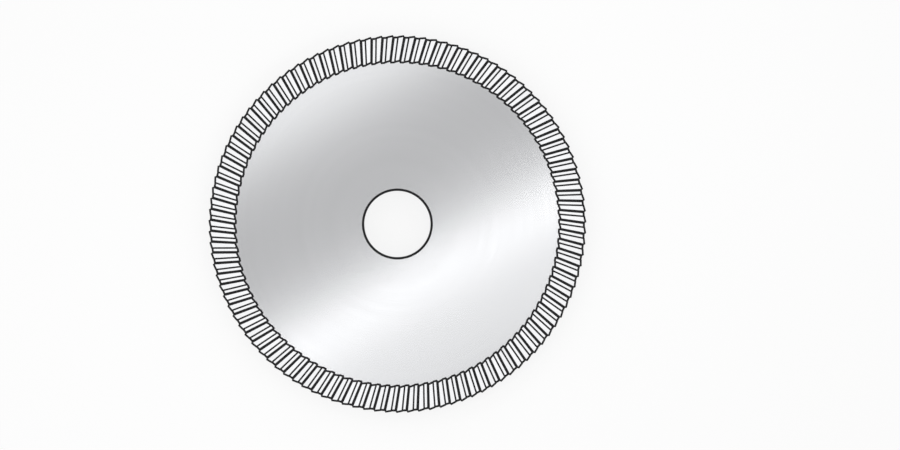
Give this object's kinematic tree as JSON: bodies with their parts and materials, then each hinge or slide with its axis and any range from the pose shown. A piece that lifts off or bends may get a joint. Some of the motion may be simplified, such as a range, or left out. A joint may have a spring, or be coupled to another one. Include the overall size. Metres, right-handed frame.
{
  "type": "key cutting wheel",
  "caption": "Flat steel cutting wheel with fine teeth over a double-bevelled edge and a plain central bore, for milling the cuts in key blanks.",
  "frame": {"origin": "centre of the bore in the plane of the lower side face, on which the wheel lies", "axes": "+Z along the bore axis through the wheel's thickness; +Y towards the top of the wheel as the picture shows it; seen from +Z the cutting faces look clockwise"},
  "size_m": [0.0634, 0.0634, 0.0063],
  "materials": {
    "tool_steel": "bright fine-ground side faces and tooth lands, with dark cutting faces and tooth roots"
  },
  "bodies": {
    "root": {"cutting_wheel": "tool_steel"}
  },
  "joints": []
}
########
→ WHAT THE TASK ASKS:
Return every line of the material exactly.

→ COMPLETED EXERCISE:
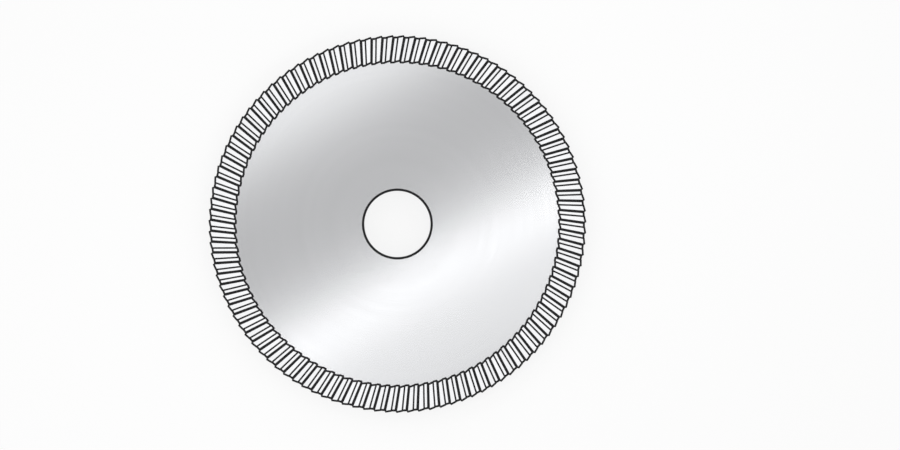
Give this object's kinematic tree as JSON: bodies with their parts and materials, then each hinge or slide with its axis and any range from the pose shown. A piece that lifts off or bends may get a joint. Some of the motion may be simplified, such as a range, or left out. A joint may have a spring, or be coupled to another one. Include the overall size. Metres, right-handed frame.
{
  "type": "key cutting wheel",
  "caption": "Flat steel cutting wheel with fine teeth over a double-bevelled edge and a plain central bore, for milling the cuts in key blanks.",
  "frame": {"origin": "centre of the bore in the plane of the lower side face, on which the wheel lies", "axes": "+Z along the bore axis through the wheel's thickness; +Y towards the top of the wheel as the picture shows it; seen from +Z the cutting faces look clockwise"},
  "size_m": [0.0634, 0.0634, 0.0063],
  "materials": {
    "tool_steel": "bright fine-ground side faces and tooth lands, with dark cutting faces and tooth roots"
  },
  "bodies": {
    "root": {"cutting_wheel": "tool_steel"}
  },
  "joints": []
}